Thomas Edison’s phonograph was inspired by this—Leon Scott’s phonautograph. The phonautograph could record music, but not play it.
Leon Scott’s work was continued by the instrument-building Rudolf Koenig in Paris in 1865. Koenig not only made phonautographs for sale but also experimented with the recording of sound. He would later become one of the pioneer experimenters with the phonograph and other types of sound recording equipment. Examples of the phonautograph were highly sought in the United States. Joseph Henry, for example, owned one, and it is today preserved in the Smithsonian Institution. A professor at the Massachusetts Institute of Technology named Charles Cross experimented with one, and he and his student Charles Morey made improvements to it some time before 1874. Another form of the device was William Henry Barlow’s Logograph of 1874, which used a small paintbrush dipped in ink to record sound vibrations on a strip of paper. Another form of the phonoautograph that became popular used a flat glass plate, coated with a layer of soot, as the recording medium. The use of the clear glass made it easier to photograph the tracings, and this was important since they were often published in scientific journals.

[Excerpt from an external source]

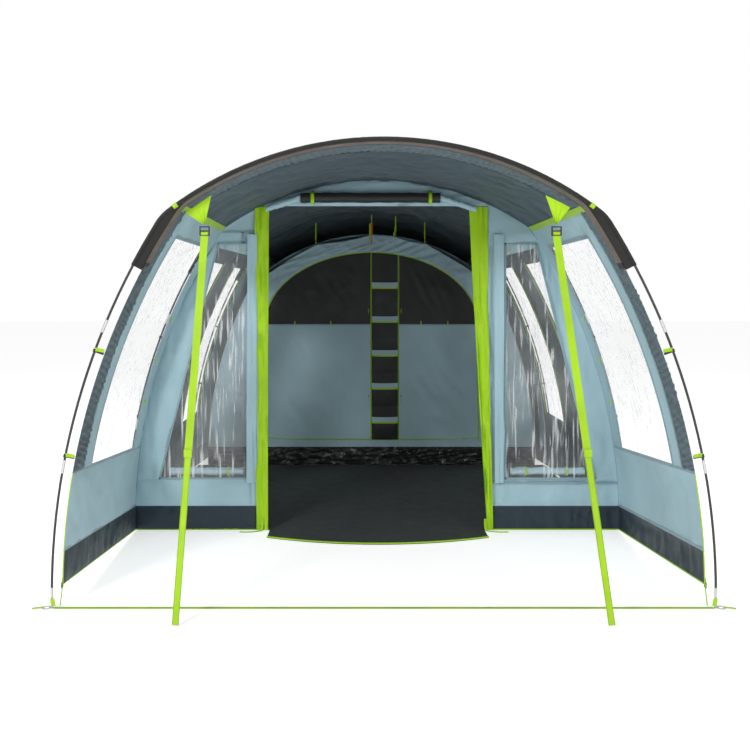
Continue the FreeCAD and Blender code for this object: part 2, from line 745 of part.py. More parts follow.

One of the most interesting variations on the phonautograph was the one invented by Alexander Graham Bell. In the summer of 1874, one of Bell’s associates supplied him with the ear and part of the skull of a dead man. Bell attempted to attach a recording stylus to the ear and use it to inscribe a line on a smoked-glass plate. But the tympanum and the muscles that attached to the tiny bones of the inner ear were too dry, so Bell rubbed them with glycerin. It worked, and when Bell shouted into the dead man’s ear, the stylus recorded his speech on the glass. Nothing became of the ear phonautograph, but it may be the only case of a body part being used in making a sound recording.